Production designer Fred Harpman was called upon to re-create the "miraculous staircase" for the film, which he did by studying the original and applying modern principles of engineering to the project.
He claims it took more than half a dozen master carpenters working full time to create the copy - and they were able to use power tools, precut wood, screws, staples and even nails. But even though the builders for the film were able to figure out how it could be replicated, they still don't understand how one man, with almost no tools, could have built the original.
TNT'S `LINCOLN' PACKED WITH DRAMA ------------------------------- "The Day Lincoln Was Shot" 5, 7 and 9 p.m., Sunday, (also Tuesday and Saturday and April 19, 21 and 26), TNT. -------------------------------
Jim Bishop's famous minute-by-minute account of the last day of President Abraham Lincoln in April 1865 provides striking material for this docudrama, adapted and directed by John Gray.
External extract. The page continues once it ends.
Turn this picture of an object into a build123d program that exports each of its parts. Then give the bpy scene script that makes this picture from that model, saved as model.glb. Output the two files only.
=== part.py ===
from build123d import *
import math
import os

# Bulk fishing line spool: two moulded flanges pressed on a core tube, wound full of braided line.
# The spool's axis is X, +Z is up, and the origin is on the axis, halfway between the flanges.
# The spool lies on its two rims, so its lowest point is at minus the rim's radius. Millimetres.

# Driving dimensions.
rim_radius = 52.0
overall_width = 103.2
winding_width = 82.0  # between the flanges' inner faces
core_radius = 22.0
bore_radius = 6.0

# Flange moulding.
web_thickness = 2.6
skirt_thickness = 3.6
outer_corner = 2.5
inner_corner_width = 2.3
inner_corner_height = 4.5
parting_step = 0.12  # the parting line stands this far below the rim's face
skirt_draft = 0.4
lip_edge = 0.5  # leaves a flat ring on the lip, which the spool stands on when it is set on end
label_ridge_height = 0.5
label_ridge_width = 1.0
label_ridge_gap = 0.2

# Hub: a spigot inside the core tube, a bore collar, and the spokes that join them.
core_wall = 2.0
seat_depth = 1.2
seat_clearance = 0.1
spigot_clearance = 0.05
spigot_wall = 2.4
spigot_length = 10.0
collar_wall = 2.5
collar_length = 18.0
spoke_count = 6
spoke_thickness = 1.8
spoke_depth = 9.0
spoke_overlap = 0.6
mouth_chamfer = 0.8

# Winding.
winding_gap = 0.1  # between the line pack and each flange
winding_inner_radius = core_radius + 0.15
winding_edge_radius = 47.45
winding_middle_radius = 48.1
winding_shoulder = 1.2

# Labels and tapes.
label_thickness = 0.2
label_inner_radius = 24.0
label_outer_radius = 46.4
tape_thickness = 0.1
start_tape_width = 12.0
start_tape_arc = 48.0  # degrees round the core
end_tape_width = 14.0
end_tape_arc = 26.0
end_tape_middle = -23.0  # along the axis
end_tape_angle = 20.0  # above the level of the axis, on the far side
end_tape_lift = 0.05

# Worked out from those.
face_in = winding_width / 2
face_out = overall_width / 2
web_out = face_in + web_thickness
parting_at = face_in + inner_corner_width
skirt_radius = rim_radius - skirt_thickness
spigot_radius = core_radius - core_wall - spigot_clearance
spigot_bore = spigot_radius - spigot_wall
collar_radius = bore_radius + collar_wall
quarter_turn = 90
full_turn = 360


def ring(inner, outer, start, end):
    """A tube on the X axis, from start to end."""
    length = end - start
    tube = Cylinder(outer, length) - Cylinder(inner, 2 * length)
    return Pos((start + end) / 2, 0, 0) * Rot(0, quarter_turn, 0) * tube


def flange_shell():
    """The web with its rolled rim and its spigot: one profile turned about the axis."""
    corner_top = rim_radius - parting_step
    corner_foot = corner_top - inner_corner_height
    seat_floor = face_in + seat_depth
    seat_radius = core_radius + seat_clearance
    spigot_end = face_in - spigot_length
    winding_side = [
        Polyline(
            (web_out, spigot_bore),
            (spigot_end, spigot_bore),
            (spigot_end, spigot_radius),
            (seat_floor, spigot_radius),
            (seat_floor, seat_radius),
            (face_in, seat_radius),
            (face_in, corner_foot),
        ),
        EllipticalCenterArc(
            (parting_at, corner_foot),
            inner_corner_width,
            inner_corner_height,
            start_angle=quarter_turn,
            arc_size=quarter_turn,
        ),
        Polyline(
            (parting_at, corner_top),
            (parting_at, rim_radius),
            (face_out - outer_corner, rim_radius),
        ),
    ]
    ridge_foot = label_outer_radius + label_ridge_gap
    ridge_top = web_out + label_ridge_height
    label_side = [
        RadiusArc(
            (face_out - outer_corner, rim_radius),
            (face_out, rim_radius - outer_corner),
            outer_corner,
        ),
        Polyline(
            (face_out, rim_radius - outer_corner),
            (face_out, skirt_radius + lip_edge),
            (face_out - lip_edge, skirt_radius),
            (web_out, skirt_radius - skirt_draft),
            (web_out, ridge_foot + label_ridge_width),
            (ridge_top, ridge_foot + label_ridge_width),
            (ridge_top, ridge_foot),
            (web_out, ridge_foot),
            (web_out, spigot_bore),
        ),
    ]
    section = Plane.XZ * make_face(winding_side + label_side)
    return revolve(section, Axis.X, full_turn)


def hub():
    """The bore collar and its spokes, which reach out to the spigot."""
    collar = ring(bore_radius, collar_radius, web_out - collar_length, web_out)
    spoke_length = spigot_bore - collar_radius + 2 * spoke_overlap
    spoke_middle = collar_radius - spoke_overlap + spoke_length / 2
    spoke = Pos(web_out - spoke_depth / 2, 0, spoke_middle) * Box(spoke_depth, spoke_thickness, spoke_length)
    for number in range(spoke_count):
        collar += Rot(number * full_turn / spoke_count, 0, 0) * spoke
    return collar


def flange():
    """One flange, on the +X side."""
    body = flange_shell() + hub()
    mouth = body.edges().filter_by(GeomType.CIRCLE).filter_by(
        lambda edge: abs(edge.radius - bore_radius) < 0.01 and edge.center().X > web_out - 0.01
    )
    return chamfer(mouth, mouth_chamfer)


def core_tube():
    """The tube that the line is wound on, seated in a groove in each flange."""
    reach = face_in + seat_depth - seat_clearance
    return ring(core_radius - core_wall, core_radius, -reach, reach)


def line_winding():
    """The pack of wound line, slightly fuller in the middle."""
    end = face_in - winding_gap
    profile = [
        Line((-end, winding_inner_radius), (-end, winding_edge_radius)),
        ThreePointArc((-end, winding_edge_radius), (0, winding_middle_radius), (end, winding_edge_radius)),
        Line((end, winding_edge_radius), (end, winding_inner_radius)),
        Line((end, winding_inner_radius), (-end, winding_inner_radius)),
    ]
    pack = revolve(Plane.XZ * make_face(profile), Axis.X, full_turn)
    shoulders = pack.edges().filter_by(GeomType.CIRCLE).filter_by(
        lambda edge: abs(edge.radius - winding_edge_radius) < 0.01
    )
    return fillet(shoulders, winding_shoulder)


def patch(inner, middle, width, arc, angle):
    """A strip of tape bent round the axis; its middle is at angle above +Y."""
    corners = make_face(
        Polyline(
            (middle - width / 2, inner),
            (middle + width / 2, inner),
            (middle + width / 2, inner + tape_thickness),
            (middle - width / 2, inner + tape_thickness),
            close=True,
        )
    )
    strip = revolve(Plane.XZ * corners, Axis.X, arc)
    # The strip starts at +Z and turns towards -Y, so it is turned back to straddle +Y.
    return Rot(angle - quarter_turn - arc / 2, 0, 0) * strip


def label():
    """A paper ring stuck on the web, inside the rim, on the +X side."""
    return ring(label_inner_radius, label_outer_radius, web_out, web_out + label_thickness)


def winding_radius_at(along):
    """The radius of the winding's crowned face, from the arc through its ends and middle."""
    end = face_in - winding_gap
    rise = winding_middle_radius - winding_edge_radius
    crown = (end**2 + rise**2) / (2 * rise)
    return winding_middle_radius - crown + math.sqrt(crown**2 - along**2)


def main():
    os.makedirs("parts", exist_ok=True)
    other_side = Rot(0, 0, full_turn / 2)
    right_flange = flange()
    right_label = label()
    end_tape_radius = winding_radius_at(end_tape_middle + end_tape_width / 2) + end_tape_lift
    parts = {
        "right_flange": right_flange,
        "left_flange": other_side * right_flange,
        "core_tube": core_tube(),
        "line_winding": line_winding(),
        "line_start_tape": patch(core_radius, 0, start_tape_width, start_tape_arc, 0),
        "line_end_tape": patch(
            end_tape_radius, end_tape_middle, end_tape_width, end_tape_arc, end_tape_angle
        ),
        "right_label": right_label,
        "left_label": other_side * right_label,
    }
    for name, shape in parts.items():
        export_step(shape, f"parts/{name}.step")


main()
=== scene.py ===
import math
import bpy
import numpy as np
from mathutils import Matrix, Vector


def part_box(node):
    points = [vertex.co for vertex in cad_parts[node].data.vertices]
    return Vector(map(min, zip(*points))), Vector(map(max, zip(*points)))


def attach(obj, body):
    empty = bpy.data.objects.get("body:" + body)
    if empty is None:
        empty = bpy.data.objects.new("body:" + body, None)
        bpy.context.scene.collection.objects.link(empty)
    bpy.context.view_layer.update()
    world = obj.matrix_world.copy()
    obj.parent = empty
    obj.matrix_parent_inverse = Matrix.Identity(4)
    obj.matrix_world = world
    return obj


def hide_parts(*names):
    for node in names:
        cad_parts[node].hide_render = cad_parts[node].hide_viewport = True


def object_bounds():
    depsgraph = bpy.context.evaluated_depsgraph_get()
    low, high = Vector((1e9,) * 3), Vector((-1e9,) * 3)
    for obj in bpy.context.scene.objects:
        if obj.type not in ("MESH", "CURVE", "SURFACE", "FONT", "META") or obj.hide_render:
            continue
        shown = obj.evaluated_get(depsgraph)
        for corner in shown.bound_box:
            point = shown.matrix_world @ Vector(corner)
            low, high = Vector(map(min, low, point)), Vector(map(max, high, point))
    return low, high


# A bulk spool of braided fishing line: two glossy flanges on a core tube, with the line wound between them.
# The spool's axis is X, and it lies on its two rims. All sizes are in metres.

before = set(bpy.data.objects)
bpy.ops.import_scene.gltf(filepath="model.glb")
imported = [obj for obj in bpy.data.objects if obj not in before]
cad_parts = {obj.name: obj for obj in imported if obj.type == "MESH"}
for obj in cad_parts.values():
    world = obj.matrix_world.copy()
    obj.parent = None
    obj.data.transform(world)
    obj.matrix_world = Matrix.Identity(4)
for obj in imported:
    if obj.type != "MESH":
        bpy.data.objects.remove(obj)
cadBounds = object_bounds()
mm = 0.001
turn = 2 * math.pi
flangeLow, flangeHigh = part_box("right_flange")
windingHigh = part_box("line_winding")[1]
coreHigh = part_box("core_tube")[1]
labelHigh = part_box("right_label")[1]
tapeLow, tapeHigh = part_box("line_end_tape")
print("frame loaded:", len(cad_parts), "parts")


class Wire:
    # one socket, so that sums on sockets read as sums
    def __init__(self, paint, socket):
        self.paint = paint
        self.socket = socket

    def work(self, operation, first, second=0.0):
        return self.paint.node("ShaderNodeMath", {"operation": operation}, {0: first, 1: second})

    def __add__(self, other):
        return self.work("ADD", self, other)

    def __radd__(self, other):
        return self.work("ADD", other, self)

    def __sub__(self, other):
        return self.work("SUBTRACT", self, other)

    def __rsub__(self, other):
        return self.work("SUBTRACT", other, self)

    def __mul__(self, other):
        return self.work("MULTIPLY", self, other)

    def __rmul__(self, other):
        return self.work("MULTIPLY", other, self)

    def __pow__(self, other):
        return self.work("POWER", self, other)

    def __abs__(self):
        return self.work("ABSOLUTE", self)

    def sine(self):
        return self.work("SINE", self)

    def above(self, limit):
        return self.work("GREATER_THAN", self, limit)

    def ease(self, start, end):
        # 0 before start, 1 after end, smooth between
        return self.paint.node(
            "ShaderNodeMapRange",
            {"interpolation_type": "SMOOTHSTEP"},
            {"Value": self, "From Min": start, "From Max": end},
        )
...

Rob Morrow makes a suitably conniving John Wilkes Booth, the famous actor who shot President Lincoln, while Lance Henriksen ("Millennium") makes a dour and sometimes expressionless Lincoln. The best performance is that given by Donna Murphy as Mary Lincoln.
Using the Bishop formula, Gray's script jumps back and forth between Lincoln's activities as the Civil War ended and Booth's bitterness because the South he knew and loved has been defeated, which led him to think of revenge upon the man he called "a dictator."
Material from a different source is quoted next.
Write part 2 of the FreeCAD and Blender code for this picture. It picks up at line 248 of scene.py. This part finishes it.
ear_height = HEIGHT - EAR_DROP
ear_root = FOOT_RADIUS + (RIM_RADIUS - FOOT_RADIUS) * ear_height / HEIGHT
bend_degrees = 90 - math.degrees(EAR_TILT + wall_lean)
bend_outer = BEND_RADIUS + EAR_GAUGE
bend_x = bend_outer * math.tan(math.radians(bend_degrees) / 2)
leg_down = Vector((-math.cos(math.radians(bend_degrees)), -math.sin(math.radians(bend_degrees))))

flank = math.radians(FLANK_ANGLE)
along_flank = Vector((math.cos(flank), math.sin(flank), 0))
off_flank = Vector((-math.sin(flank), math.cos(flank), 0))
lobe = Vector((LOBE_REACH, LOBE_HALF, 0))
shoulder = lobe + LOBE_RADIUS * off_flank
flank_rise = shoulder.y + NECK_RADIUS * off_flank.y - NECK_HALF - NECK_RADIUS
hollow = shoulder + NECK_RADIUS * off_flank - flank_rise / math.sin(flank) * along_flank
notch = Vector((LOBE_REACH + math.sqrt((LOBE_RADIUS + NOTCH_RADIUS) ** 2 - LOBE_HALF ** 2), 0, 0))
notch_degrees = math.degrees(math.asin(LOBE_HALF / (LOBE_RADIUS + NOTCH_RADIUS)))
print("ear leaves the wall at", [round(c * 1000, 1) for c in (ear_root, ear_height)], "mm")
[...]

Even though we know too well the ending of this film, Gray and his cast manage to bring a good sense of suspense to the proceedings.
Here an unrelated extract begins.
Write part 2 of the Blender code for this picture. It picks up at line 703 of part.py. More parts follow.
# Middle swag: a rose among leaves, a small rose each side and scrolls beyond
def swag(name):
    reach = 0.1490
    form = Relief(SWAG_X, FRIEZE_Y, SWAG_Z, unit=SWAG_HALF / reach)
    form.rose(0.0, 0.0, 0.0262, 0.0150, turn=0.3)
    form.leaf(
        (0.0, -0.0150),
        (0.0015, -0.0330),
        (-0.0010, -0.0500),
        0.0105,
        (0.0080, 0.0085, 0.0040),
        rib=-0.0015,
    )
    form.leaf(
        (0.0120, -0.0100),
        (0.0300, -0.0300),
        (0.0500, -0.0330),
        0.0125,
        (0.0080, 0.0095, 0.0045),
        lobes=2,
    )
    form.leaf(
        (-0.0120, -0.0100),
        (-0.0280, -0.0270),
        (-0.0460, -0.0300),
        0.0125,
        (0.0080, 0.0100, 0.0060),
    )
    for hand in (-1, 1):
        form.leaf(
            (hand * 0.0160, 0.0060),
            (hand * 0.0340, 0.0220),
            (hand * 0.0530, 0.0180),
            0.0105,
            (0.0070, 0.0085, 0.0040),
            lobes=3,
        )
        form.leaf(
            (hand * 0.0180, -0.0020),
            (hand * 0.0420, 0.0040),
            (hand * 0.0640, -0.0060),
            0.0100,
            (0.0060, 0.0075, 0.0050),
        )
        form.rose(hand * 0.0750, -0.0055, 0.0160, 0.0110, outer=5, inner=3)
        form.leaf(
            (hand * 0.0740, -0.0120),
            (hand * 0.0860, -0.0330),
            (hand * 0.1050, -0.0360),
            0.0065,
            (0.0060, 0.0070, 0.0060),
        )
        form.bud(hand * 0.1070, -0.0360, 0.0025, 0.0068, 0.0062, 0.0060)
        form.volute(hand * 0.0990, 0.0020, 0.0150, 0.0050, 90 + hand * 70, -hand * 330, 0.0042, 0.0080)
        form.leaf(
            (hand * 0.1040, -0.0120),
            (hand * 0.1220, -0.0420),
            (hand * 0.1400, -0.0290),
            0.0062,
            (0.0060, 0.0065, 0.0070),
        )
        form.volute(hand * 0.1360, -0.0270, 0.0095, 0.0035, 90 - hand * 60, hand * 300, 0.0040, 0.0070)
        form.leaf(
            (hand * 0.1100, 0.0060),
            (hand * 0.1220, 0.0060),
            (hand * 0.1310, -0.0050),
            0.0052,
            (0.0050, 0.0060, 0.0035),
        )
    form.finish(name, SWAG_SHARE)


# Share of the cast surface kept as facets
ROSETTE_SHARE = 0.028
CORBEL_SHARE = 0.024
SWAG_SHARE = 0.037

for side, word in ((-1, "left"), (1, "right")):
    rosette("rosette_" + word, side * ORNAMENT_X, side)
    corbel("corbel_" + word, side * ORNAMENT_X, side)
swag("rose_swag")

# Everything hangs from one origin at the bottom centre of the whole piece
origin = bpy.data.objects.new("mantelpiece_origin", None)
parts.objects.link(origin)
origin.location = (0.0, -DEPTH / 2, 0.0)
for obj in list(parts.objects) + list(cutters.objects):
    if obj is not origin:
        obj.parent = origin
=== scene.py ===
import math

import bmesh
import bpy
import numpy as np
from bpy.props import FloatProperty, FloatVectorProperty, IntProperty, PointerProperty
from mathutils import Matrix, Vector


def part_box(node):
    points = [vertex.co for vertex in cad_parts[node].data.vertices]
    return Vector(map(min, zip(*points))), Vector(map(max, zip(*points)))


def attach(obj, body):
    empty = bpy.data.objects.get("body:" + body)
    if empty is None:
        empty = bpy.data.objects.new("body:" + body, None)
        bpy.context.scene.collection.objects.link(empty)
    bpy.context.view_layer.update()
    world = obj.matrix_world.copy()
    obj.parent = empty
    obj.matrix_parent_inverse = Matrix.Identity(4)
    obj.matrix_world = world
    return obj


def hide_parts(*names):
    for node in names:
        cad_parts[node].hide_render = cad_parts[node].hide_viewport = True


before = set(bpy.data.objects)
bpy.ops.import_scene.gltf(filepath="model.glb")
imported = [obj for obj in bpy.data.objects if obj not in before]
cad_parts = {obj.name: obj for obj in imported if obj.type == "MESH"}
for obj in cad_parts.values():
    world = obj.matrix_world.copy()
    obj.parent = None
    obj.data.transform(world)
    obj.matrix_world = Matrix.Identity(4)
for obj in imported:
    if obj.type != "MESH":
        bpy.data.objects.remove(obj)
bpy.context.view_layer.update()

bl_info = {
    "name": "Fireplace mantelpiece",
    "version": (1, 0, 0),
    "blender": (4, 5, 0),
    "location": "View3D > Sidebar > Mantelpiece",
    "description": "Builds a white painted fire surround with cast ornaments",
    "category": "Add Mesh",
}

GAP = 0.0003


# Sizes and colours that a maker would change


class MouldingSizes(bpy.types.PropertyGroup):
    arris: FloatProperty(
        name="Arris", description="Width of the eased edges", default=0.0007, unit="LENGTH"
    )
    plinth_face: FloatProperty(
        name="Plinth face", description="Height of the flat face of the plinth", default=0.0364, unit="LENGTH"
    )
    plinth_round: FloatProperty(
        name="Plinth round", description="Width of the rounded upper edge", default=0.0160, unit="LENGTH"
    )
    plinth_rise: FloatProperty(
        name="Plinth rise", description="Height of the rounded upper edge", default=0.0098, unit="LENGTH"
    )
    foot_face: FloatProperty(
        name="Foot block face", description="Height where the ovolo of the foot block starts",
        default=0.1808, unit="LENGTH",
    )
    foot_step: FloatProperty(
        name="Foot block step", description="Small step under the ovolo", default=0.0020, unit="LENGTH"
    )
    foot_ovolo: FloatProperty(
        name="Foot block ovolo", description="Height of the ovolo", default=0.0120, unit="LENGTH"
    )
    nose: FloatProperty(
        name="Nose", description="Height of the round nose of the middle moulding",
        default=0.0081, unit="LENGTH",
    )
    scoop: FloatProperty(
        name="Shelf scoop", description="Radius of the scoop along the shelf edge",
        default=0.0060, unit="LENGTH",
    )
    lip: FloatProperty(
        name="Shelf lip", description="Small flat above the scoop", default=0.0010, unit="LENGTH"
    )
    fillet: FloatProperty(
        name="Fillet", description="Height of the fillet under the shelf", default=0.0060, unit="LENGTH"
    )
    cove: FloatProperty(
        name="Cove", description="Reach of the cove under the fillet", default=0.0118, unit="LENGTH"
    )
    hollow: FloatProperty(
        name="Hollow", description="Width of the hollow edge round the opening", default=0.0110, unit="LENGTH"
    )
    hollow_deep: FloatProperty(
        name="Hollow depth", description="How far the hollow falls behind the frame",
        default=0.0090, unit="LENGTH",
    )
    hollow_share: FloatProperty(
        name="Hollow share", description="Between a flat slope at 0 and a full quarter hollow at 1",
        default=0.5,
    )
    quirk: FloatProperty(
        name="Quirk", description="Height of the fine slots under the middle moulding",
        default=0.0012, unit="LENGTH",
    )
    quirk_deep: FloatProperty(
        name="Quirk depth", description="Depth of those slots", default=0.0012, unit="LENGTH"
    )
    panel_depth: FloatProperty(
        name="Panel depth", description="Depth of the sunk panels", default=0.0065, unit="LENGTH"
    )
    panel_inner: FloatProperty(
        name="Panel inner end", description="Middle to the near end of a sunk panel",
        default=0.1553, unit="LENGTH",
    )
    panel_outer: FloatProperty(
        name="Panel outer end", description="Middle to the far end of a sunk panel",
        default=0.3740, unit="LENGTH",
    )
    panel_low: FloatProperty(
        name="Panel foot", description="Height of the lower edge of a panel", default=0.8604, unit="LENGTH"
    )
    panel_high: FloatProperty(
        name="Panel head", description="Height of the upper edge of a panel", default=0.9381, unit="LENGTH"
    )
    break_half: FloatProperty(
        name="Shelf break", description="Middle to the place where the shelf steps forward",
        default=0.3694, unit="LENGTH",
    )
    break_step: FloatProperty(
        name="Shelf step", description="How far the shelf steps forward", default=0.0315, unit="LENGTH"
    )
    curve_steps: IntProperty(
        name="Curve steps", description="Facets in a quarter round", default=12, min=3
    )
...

"TIGER WOODS STORY' PROVES ENTERTAINING ------------------------------- "The Tiger Woods Story" 8 p.m. Sunday, (also Saturday and April 18), Showtime. -------------------------------
It's only been a year since 21-year-old Tiger Woods won the Masters Golf Tournament to become the sports world's newest hero - and already he's the subject of a TV movie.
While Showtime warns that the docudrama is "not endorsed by Tiger Woods, any members of the Woods family, Nike or the PGA," still "The Tiger Woods Story" turns out to be a fairly engrossing, if standard, "bio-pic," as Hollywood describes movies like this.
One of the appealing qualities of the young golfer is evidently a strong bond with his parents, and the movie, written by Takashi Bufford, emphasizes that. The script also indicates that young Woods, with an African-American father and a Thai mother, has suffered his share of prejudice. How he has learned to cope with that, as well as the monumental demands of instant celebrity, make the movie inspirational as well as informative.
Levar Burton directed the film, which has solid performances by Keith David as the elder Woods, Freda Foh Shen as his mother. Tiger is played by T.J. Hall as a small child, Gary Le'Roi Gray from 9 to 13 while Khalil Kain plays the grown-up Tiger. Most of the film takes place off the golf courses, but while Showtime doesn't admit it, the golfing long shots probably feature Tiger himself.
Even if you couldn't care less about golf, "The Tiger Woods Story" is an entertaining TV movie.